Imagine you’re driving down the highway, late for a meeting, and two cars race by, recklessly weaving in and out of traffic. Ten minutes later brake lights flash and you stop abruptly. Your stress level rises as you realize you’re entangled in a massive traffic jam. Cars are honking and the traffic builds up around you. You’re going nowhere now, stuck for hours. You’re going to miss your meeting, your kids need to find rides home from school, and your life has been senselessly turned upside-down. As you inch toward the scene of the accident, there they are — those same two cars from earlier. Both drivers are safe, but you see them laughing and high-fiving each other, inconceivably proud of the massive pile-up they created.
This is essentially what Maine citizens just experienced when Gov. Paul LePage and House Republicans forced a needless government shutdown last week.
As the clock ticked toward the end of the state’s fiscal year, when a new budget would be required to keep the lights on, LePage and his minions on the right flank of the House GOP caucus kept making outrageous demands in order to force a shutdown. Repeating their mantra of “Shut it down!”, the governor and his sycophants in the House and in right-wing media seemed giddy at the prospect of causing this metaphorical 20-car pile-up.
As Mainers were turned away from closed Bureau of Motor Vehicles offices, as more than 10,000 state workers faced the prospect of going without a salary for the foreseeable future, and as tourism businesses up and down the state wondered whether their entire season might collapse under the prospect of closed state parks and attractions, LePage bragged about playing chicken with the Legislature, saying he would let the state go over the cliff rather than compromise.
And when the shutdown ended, the recklessness of their efforts was on full display. The House GOP and LePage gathered for a celebratory budget-signing photo op, cheering and congratulating themselves in a nauseating display of cluelessness. The state Republican Party claimed victory, and the obsequious host of a conservative radio program greeted the governor by saying, “All hail the conquering hero.”
The term “out-of-touch” doesn’t even begin to describe the situation.
This was no victory, for LePage or House Republicans, for two specific reasons:
First, the budget compromise that LePage signed and House Republicans celebrated as a victory was the same budget that Senate President Mike Thibodeau offered to the House GOP three weeks prior to the shutdown. Thibodeau had already negotiated the one GOP budget victory — the elimination of the 3 percent education tax surcharge — into this early proposal. The shutdown would never have happened had LePage accepted this deal in the first place.
Second, LePage surrendered on almost every front. He and the House GOP made all kinds of demands that were never met.
LePage said he’d never sign a budget more than $7 billion. But the budget he signed and celebrated was $7.1 billion.
LePage said he wouldn’t sign a budget without a statewide teacher contract. But the budget he signed did not contain a statewide teacher contract.

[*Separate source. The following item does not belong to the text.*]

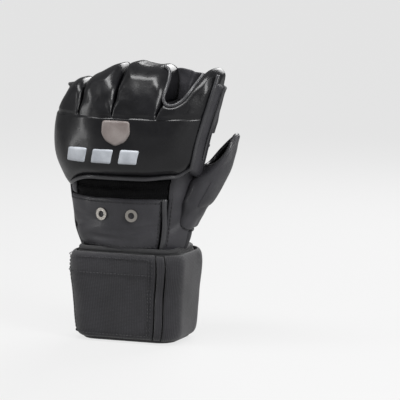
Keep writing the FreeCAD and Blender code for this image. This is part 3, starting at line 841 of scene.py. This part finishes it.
for name, (shape, inside_point) in LOBES.items():
    first, last = shape[0], shape[-1]
    low_edge = [(between(last[0], first[0], t), SEWN) for t in (0.25, 0.5, 0.75)]
    outline = curve_through(shape + low_edge + [(first[0] - 0.6, SEWN)], 140, closed=True)
    outline[:, 1] = np.maximum(outline[:, 1], SEWN)
    lobe = patch(name + "_lobe", outline, inside_point, lobe_front, lobe_back, lobe_edge, [GLOSS, LINING],
                 bound=SEWN + 2.6, rings=22, rough=0.9)
    stands(lobe, "hand", "gloss_leather", name + "_cover", name + "_foam", blend=finger_blend(name))

# the folded web behind the wide slot between the middle and index fingers
u, v = spread(40, 34)
across = between(33, 63, u)
crown = 222.5 - 5.5 * u - 5 * (2 * u - 1) ** 4
deep = -10.5 - 6.0 * np.exp(-((u - 0.42 - 0.25 * v) / 0.1) ** 2) * smooth(v * 2) + 3.0 * (2 * u - 1) ** 2
points = np.stack([across + 5.0 * v * u, deep + 4.0 * v, between(183.0, crown, v)], -1)
gusset = cloth("slot_gusset", ripple(points, 8.0, 1.0, 51.0), 1.6, PANEL)
stands(gusset, "hand", "panel_leather", blend=finger_blend("middle"))

rim_left = curve_through([(34, 223.6), (38.6, 220.6), (40.8, 214), (41.2, 206), (40.6, 199.5),
                          (42, 196.2)], 50)
rim_right = curve_through([(41.8, 196.4), (44.6, 194.4), (49, 194.2), (54.5, 197.2), (59.4, 203.4),
                           (63.2, 211), (66.6, 218.4)], 60)
for name, path in (("middle", rim_left), ("index", rim_right)):
    sunk = 0.75 * lobe_edge(path[:, 0], path[:, 1]) - 1.6
    points = np.column_stack([path[:, 0], pad_front(path[:, 0], path[:, 1]) + sunk, path[:, 1]])
    stands(tube(name + "_slot_piping", points, 1.5, PIPING), "hand", "binding", blend=finger_blend(name))

LOOP_WIDE = {"pinky": 13.4, "ring": 14.6, "middle": 15.6, "index": 13.6}
LOOP_LOW, LOOP_TOP, LOOP_DEEP = -15.0, 21.5, 13.4


def loop_at(name, turn, height, inward=0.0):
    """A point of a finger's strap: a band with blunt corners that spreads where it meets the palm."""
    c, s = np.cos(turn), np.sin(turn)
    spread_out = 1 + 0.13 * (1 - smooth((height - LOOP_LOW) / 26))
    wide = (LOOP_WIDE[name] - inward) * spread_out
    return finger_point(name, wide * np.sign(c) * np.abs(c) ** 0.78,
                        5.0 + (LOOP_DEEP - inward) * np.sign(s) * np.abs(s) ** 0.78,
                        height + 1.6 * s * smooth((height + 5) / 20))


for number, name in enumerate(FINGERS):
    u, v = spread(73, 24)
    u, v = u[:-1], v[:-1]
    turn, height = u * 2 * math.pi, between(LOOP_LOW, LOOP_TOP, v)
    crown = 1.3 * np.exp(-((v - 0.55) / 0.3) ** 2) * np.clip(np.sin(turn), 0, 1)
    points = ripple(loop_at(name, turn, height, -crown), 11.0, 1.3, 31.0 + number, closed=True)
    loop = cloth(name + "_loop", points, 2.2, PALM, closed=True)
    stands(loop, "hand", "palm_leather", name + "_sleeve", blend=finger_blend(name))
    ring = loop_at(name, np.linspace(0, 2 * math.pi, 72, endpoint=False), np.full(72, LOOP_TOP), 0.9)
    roll = tube(name + "_rim", ring, 1.5, BINDING, closed=True)
    stands(roll, "hand", "binding", name + "_binding", blend=finger_blend(name))

count_x, count_y = 84, 34
across = np.linspace(-57, 67, count_x)
deep = np.linspace(-22, 23, count_y)
x, y = np.meshgrid(across, deep, indexing="ij")
dip = sum(np.exp(-((x - FINGERS[f][0]) / 9.0) ** 2 - ((y - 4) / 9.0) ** 2) for f in FINGERS)
outward = np.clip((x - 5) ** 2 / 3600 + y ** 2 / 480, 0, 1.2)
web_points = np.stack([x, y, 184.6 - 2.0 * dip - 3.0 * outward ** 4], -1)


def off_web(i, j):
    x, y = web_points[i:i + 2, j:j + 2].mean((0, 1))[:2]
    beyond = ((x - 5) / 59.5) ** 2 + (y / 21.6) ** 2 > 1
    in_hole = any(((x - FINGERS[f][0]) / 8.6) ** 2 + ((y - 4) / 9.5) ** 2 < 1 for f in FINGERS)
    return beyond or in_hole


faces, flat = grid_faces(web_points, False, off_web)
finger_web = piece("finger_web", web_points.reshape(-1, 3), faces, [MESH], flat)
finger_web = settle(finger_web, ("SOLIDIFY", {"thickness": 1.2 * MM, "offset": -1.0}))
stands(finger_web, "hand", "mesh", "finger_web")

# ---- thumb ----

# share of the way, left x, left z, right x, right z, half depth, middle y
THUMB = ((0.0, 40, 98, 47, 91, 13, 4), (0.2, 43, 109, 56, 106, 15, 3), (0.4, 46, 119, 64.5, 118, 16, 3),
         (0.6, 50, 128, 72.5, 131.5, 16, 3.5), (0.8, 55, 135.5, 79.5, 148, 15.5, 4),
         (1.0, 59.5, 142, 85.5, 168, 14.5, 4.5))
THUMB_BLEND = ("thumb", (50, 8, 100), (64, 8, 132))


def thumb_at(turn, share, out=0.0):
    turn, share, out = np.broadcast_arrays(np.radians(turn), share, out)
    row = along(THUMB, share)
    middle_x, middle_z = (row[..., 0] + row[..., 2]) / 2, (row[..., 1] + row[..., 3]) / 2
    half_x, half_z = (row[..., 2] - row[..., 0]) / 2, (row[..., 3] - row[..., 1]) / 2
    size = np.hypot(half_x, half_z)
    blunt = np.sign(np.cos(turn)) * np.abs(np.cos(turn)) ** 0.82
    grow = (1 + out / size) * blunt
    near = np.clip(-np.sin(turn), 0, 1) ** 2 * smooth((share - 0.6) / 0.4)
    far = np.clip(np.sin(turn), 0, 1) ** 2 * smooth((share - 0.6) / 0.4)
    return np.stack([middle_x + half_x * grow + 5.5 * near - 2.0 * far,
                     row[..., 5] + (row[..., 4] + out) * np.sin(turn),
                     middle_z + half_z * grow - 5.5 * near + 2.0 * far], -1)


SLEEVE_ROUND, SLEEVE_ROWS = 88, 42


def thumb_hole(i, j):
    """Whether a face of the sleeve, counted backwards round it, is in the opening to the hand."""
    turn = 360 * (SLEEVE_ROUND - 1 - i + 0.5) / SLEEVE_ROUND
    return 52 < turn < 176 and (j + 0.5) / (SLEEVE_ROWS - 1) < 0.62


u, v = spread(SLEEVE_ROUND + 1, SLEEVE_ROWS)
u, v = u[:-1], v[:-1]
points = ripple(thumb_at(360 * u, v), 12.0, 1.3, 41.0, closed=True)
sleeve = cloth("thumb_sleeve", points[::-1], 1.8, PANEL, closed=True, skip=thumb_hole)
stands(sleeve, "hand", "panel_leather", "thumb_sleeve", blend=THUMB_BLEND)
points = ripple(thumb_at(360 * u, 0.98 * v, -2.4), 12.0, 0.6, 43.0, closed=True)
inside = cloth("thumb_lining", points[::-1], 1.0, LINING, closed=True, skip=thumb_hole)
stands(inside, "hand", "lining", "thumb_lining", blend=THUMB_BLEND)
ring = thumb_at(np.linspace(0, 360, 80, endpoint=False), 1.0, -0.8)
stands(tube("thumb_rim", ring, 1.8, PIPING, closed=True), "hand", "binding", "thumb_binding",
       blend=THUMB_BLEND)
u, v = spread(40, 50)
turn, share = between(62, -58, u), between(0.24, 0.95, v)
front = ripple(thumb_at(turn, share, 3.4), 15.0, 0.8, 44.0)
back = thumb_at(turn, share, 0.4)
puff = round_off(np.minimum(u, 1 - u) * 38, 8.0) * round_off(np.minimum(v, 1 - v) * 62, 8.0)
guard = pillow("thumb_guard", front, back, puff, [PANEL])
stands(guard, "hand", "panel_leather", "thumb_guard", blend=THUMB_BLEND)

# ---- stitching ----

rows = [np.array([hand_at(a, z, 0.25) for a in np.linspace(184, 309, 70)]) for z in (113.0, 77.5)]
rows += [np.array([hand_at(a, z, 0.2) for z in np.linspace(78, 112, 30)]) for a in (309.3, 183.0)]
rows += [np.array([hand_at(321.0, z, 1.0) for z in np.linspace(78, 128, 40)])]
rows += [np.array([hand_at(a, z, 1.7) for a in np.linspace(70, 186, 70)]) for z in (165.0, 180.5)]
rows += [np.array([hand_at(68.5, z, 1.8) for z in np.linspace(94, 156, 50)])]
rows += [np.array([hand_at(a, 162.0, 1.9) for a in np.linspace(-6, 60, 40)])]
stands(stitches("hand_stitches", rows), "hand", "binding")

grip_line = np.array([(x, float(palm_face(x, z, 4.1)), z) for x, z in
                      np.array(TONGUE_MIDDLE) + (tongue - np.array(TONGUE_MIDDLE)) * 0.86])
cuff_lines = [np.array([cuff_at(gone, z, -1.1) for gone in np.linspace(TURNS[4], WRAP_END - 4, 110)])
              for z in (6.2, 56.0, 68.6)]
cuff_lines += [np.array([cuff_at(gone, z, -1.1) for z in np.linspace(6, 69, 50)])
               for gone in (WRAP_END - 3, WRAP_END - 5.4, TURNS[6] + 12)]
stands(stitches("palm_stitches", [grip_line]), "hand", "palm_leather")
stands(stitches("cuff_stitches", cuff_lines, pitch=3.0, length=2.2, radius=0.38), "hand", "band")

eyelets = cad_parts["vent_eyelets"]
eyelets.data.materials.clear()
eyelets.data.materials.append(EYELET)

# ---- studio ----


def seen_and_lit(tree, socket, seen, lit):
    """One strength for what the camera sees and another for the light on the glove."""
    ray, level = (tree.nodes.new("ShaderNode" + kind) for kind in ("LightPath", "MapRange"))
    level.inputs["To Min"].default_value = lit
    level.inputs["To Max"].default_value = seen
    tree.links.new(ray.outputs["Is Camera Ray"], level.inputs["Value"])
    tree.links.new(level.outputs["Result"], socket)


scene = bpy.context.scene
scene.view_settings.view_transform = "Standard"
world = bpy.data.worlds.new("studio")
scene.world = world
world.use_nodes = True
sky = world.node_tree.nodes["Background"]
sky.inputs["Color"].default_value = (0.85, 0.85, 0.85, 1)
seen_and_lit(world.node_tree, sky.inputs["Strength"], 1.0, 0.18)

bpy.ops.mesh.primitive_plane_add(size=14, location=(0, 0, -0.0004))
floor = bpy.context.object
floor.name = "floor"
paint, floor_tree, floor_shader = nodes_of("floor_paint")
floor_shader.inputs["Base Color"].default_value = (0.12, 0.12, 0.12, 1)
floor_shader.inputs["Emission Color"].default_value = (1, 1, 1, 1)
seen_and_lit(floor_tree, floor_shader.inputs["Emission Strength"], 0.74, 0.3)
floor_shader.inputs["Roughness"].default_value = 0.9
floor.data.materials.append(paint)


def lamp(name, place, target, size, power):
    data = bpy.data.lights.new(name, "AREA")
    data.shape = "RECTANGLE"
    data.size, data.size_y = size
    data.energy = power
    made = bpy.data.objects.new(name, data)
    scene.collection.objects.link(made)
    made.location = place
    made.rotation_euler = (Vector(target) - Vector(place)).to_track_quat("-Z", "Y").to_euler()
    return made


lamp("key", (0.8, -0.45, 0.6), (0.02, 0, 0.12), (0.3, 0.6), 5.5)
lamp("top", (-0.1, -0.3, 0.95), (0, 0, 0.15), (0.7, 0.25), 5)
lamp("left", (-0.8, -0.5, 0.35), (0, 0, 0.12), (0.12, 0.8), 1.6)
lamp("back", (0.1, 0.9, 0.7), (0, 0, 0.12), (0.8, 0.5), 6)

AZIMUTH, ELEVATION, DISTANCE, FRAME_WIDTH = math.radians(22), math.radians(8), 2.4, 0.32
target = Vector((0.0557, 0, 0.1146))
camera_data = bpy.data.cameras.new("camera")
camera_data.sensor_width = 36
camera_data.lens = 36 * DISTANCE / FRAME_WIDTH
camera_data.clip_end = 30
camera = bpy.data.objects.new("camera", camera_data)
scene.collection.objects.link(camera)
away = Vector((math.sin(AZIMUTH) * math.cos(ELEVATION), -math.cos(AZIMUTH) * math.cos(ELEVATION),
               math.sin(ELEVATION)))
camera.location = target + away * DISTANCE
camera.rotation_euler = (-away).to_track_quat("-Z", "Y").to_euler()
scene.camera = camera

LePage said he wouldn’t sign a budget without changes to the state’s Tree Growth tax break program. The budget he signed did not contain these changes.
The list of LePage’s unmet demands goes on and on.

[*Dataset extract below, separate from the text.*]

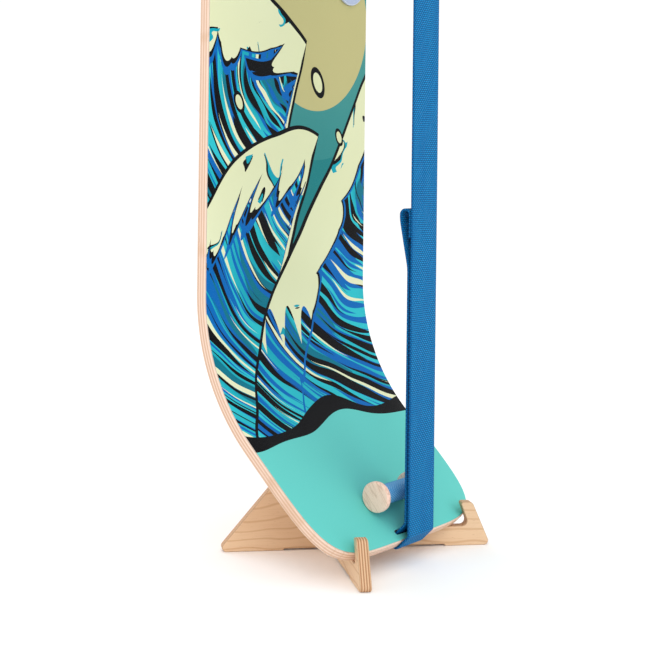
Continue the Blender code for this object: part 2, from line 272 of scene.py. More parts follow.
def noise(tree, place, detail=2.0, roughness=0.5, distortion=0.0):
    """Noise from 0 to 1 at three fields or numbers, whose units are the noise's own."""
    joined = tree.nodes.new("ShaderNodeCombineXYZ")
    for slot, value in zip(joined.inputs, place):
        feed(tree, slot, value)
    node = tree.nodes.new("ShaderNodeTexNoise")
    node.inputs["Scale"].default_value = 1.0
    node.inputs["Detail"].default_value = detail
    node.inputs["Roughness"].default_value = roughness
    node.inputs["Distortion"].default_value = distortion
    tree.links.new(joined.outputs[0], node.inputs["Vector"])
    return Field(tree, node.outputs["Fac"])


def mix(tree, factor, first, second):
    """first where factor is 0 and second where it is 1."""
    node = tree.nodes.new("ShaderNodeMix")
    node.data_type = "RGBA"
    feed(tree, node.inputs["Factor"], factor)
    for name, colour in (("A", first), ("B", second)):
        slot = next(s for s in node.inputs if s.name == name and s.type == "RGBA")
        if isinstance(colour, tuple):
            slot.default_value = colour
        else:
            tree.links.new(colour, slot)
    return next(s for s in node.outputs if s.type == "RGBA")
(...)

From a negotiating standpoint, the final budget agreement was a disaster for the governor — he capitulated on nearly every line-in-the-sand he drew.
Not exactly the hallmark of a “conquering hero.”

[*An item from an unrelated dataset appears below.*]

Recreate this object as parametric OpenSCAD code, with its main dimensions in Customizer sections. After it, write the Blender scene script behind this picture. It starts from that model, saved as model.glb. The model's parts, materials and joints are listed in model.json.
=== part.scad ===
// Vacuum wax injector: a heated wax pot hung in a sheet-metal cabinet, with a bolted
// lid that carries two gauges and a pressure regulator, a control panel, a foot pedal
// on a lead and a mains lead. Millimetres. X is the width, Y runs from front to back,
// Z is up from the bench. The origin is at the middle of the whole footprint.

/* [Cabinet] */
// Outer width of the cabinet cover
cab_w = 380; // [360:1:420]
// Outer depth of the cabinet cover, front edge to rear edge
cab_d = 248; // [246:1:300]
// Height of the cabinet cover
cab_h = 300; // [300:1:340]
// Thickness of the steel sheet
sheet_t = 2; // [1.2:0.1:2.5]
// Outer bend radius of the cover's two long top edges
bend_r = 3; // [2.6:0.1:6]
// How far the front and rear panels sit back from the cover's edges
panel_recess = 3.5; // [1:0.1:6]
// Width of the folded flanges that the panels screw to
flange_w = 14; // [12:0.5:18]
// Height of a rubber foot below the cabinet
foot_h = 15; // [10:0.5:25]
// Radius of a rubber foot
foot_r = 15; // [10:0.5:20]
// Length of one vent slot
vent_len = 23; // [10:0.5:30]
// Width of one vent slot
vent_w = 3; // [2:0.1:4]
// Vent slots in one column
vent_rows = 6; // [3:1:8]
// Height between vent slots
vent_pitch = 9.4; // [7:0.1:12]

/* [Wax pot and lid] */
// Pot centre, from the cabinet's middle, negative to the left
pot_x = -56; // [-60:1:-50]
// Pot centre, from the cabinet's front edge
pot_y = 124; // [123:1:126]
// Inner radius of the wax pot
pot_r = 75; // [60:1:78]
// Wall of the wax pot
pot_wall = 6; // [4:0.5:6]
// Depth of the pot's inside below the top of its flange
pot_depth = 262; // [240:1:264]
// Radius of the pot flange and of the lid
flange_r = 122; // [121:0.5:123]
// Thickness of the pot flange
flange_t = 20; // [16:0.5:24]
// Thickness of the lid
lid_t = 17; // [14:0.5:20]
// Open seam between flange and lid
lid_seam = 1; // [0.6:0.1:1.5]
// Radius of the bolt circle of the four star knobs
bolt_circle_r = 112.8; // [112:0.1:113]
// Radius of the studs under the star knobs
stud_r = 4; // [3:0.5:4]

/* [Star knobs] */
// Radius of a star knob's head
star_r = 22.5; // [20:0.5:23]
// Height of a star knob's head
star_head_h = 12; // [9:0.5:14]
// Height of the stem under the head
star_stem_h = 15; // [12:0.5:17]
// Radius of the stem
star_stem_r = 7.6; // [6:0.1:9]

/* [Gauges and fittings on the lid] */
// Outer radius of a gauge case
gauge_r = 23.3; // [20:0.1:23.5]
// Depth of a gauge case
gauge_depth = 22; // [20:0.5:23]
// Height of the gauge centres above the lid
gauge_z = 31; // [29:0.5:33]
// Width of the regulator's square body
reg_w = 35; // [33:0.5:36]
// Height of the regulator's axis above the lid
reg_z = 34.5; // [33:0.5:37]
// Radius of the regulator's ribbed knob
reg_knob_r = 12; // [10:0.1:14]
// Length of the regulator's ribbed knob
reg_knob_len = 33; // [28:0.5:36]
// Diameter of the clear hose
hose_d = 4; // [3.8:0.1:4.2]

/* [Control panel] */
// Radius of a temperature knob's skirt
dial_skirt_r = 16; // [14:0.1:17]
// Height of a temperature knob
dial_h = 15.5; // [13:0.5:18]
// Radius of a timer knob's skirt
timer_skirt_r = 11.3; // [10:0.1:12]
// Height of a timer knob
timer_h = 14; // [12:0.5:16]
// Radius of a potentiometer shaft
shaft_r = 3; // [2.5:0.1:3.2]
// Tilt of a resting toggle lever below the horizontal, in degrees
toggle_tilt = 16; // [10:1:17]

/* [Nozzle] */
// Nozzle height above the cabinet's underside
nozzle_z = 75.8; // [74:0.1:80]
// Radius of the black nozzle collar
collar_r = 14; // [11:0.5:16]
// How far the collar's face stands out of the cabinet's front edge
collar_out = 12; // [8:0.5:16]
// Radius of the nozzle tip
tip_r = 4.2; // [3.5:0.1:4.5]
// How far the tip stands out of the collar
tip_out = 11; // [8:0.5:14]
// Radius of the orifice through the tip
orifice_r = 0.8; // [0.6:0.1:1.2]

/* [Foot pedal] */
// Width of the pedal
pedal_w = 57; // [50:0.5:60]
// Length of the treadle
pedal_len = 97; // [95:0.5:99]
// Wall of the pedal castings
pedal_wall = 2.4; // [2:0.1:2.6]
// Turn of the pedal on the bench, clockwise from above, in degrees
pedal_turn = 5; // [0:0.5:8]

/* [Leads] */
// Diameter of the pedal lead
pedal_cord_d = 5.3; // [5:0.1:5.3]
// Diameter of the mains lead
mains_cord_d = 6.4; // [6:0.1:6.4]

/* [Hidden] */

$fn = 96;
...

This makes it pretty hard to understand why the governor and his pals made such a scene of self-congratulation when he signed the budget. The optics of the event were surreal — it was like watching Robert E. Lee high-fiving his troops at Appomattox.
LePage’s victory party was also horrendously disrespectful to the tens of thousands of Mainers whose lives were thrown into uncertainty because of this reckless exercise. Most Mainers don’t follow the arcane details of the budget process, but they do understand that when the government shuts down, somebody screwed up. When they realize they may not be able to feed their families next week because some blowhard at the State House decides to play chicken for the shear fun of it, and when they see these same blowhards patting themselves on the back for this mess they created, the limited faith voters have in our state government starts evaporating really quickly.
The shutdown was a failure, plain and simple. The only thing it succeeded in was causing chaos and uncertainty in the lives of thousands and thousands of Mainers. No one should be celebrating it, and no one “won” the shutdown.
Just like the two hypothetical reckless drivers who caused the traffic jam, LePage and House Republicans should be ashamed of themselves for causing so many so much trouble for so little reason.